Increasing inflationary pressures tumbled private sector business activity during July as the headline Stanbic Purchasing Managers’ Index (PMI) dipped below the threshold 50.0 no-change mark for the first time this year.
The PMI dropped from 50.9 recorded in June to 48.2 in July with firms scaling back their employment and purchasing activity and ending an 11-month sequence of expansion.
Readings above 50.0 mean improvement in business conditions on the previous month while readings that are below 50.0 show deterioration. The Stanbic PMI is based on findings that cover agriculture, industry, construction, wholesale & retail and service sectors.
It is a composite index, calculated as a weighted average of five individual sub-components: New Orders (30%), Output (25%), Employment (20%), Suppliers’ Delivery Times (15%) and Stocks of Purchases (10%). The survey, sponsored by Stanbic Bank and produced by S&P Global, has been conducted since June 2016.
Ronald Muyanja, the Head of Trading at Stanbic Bank Uganda, explained, “higher costs reflected increases in a range of inputs, most notably fuel and transportation. New orders decreased for the first time since July 2021, with firms reporting that price rises and a lack of money in the economy had acted to dampen demand.
“In turn, business activity also decreased as inflationary pressures impacted the private sector. Activity decreased in the construction and services sectors, but rose in agriculture, industry and wholesale & retail.”
Expensive fuel blamed According to the results from the latest survey, inflationary pressures were highlighted by a further increase in overall input costs, widely linked to higher fuel and transportation costs, plus rising prices for utilities and a range of raw materials.

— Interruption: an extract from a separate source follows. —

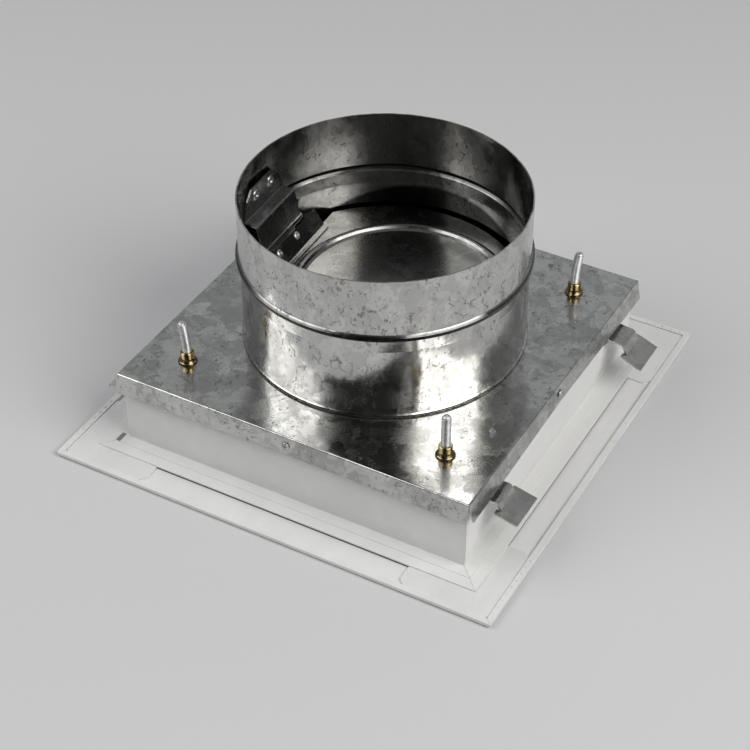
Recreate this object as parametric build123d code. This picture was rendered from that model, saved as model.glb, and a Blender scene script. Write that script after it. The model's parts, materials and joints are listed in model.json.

In response to higher cost burdens, firms continued to increase their selling prices. In contrast, staff costs decreased at the start of the third quarter, reflecting a reduction in employment as firms responded to lower new orders. “Employment decreased for the second month running during July.
Some firms took on extra staff to help keep up with workloads, but this was outweighed by those companies that reduced workforce numbers due to falling new orders. Sector data suggested that the overall reduction in employment was centered on construction firms,” he said.
Purchasing activity was also scaled back, ending a nine-month sequence of expansion. Stocks of purchases continued to rise, however, as a drop in activity meant that firms held excess inventories. Suppliers’ delivery times lengthened for the first time in a year, due to scarcity of fuel and materials plus higher transport costs. Suppliers’ delivery times lengthened for the first time in a year at the start of the third quarter.
Respondents indicated that scarcity of fuel and materials, plus higher transportation costs had been behind the deterioration in vendor performance.
Despite a decline in business conditions in July, Ugandan companies remained optimistic that output will increase over the coming year—firms were also hopeful that inflationary pressures will soften, helping to support growth of new orders. Alongside a decline in total new business from abroad—for three consecutive months now, new export orders also decreased over the course of the month.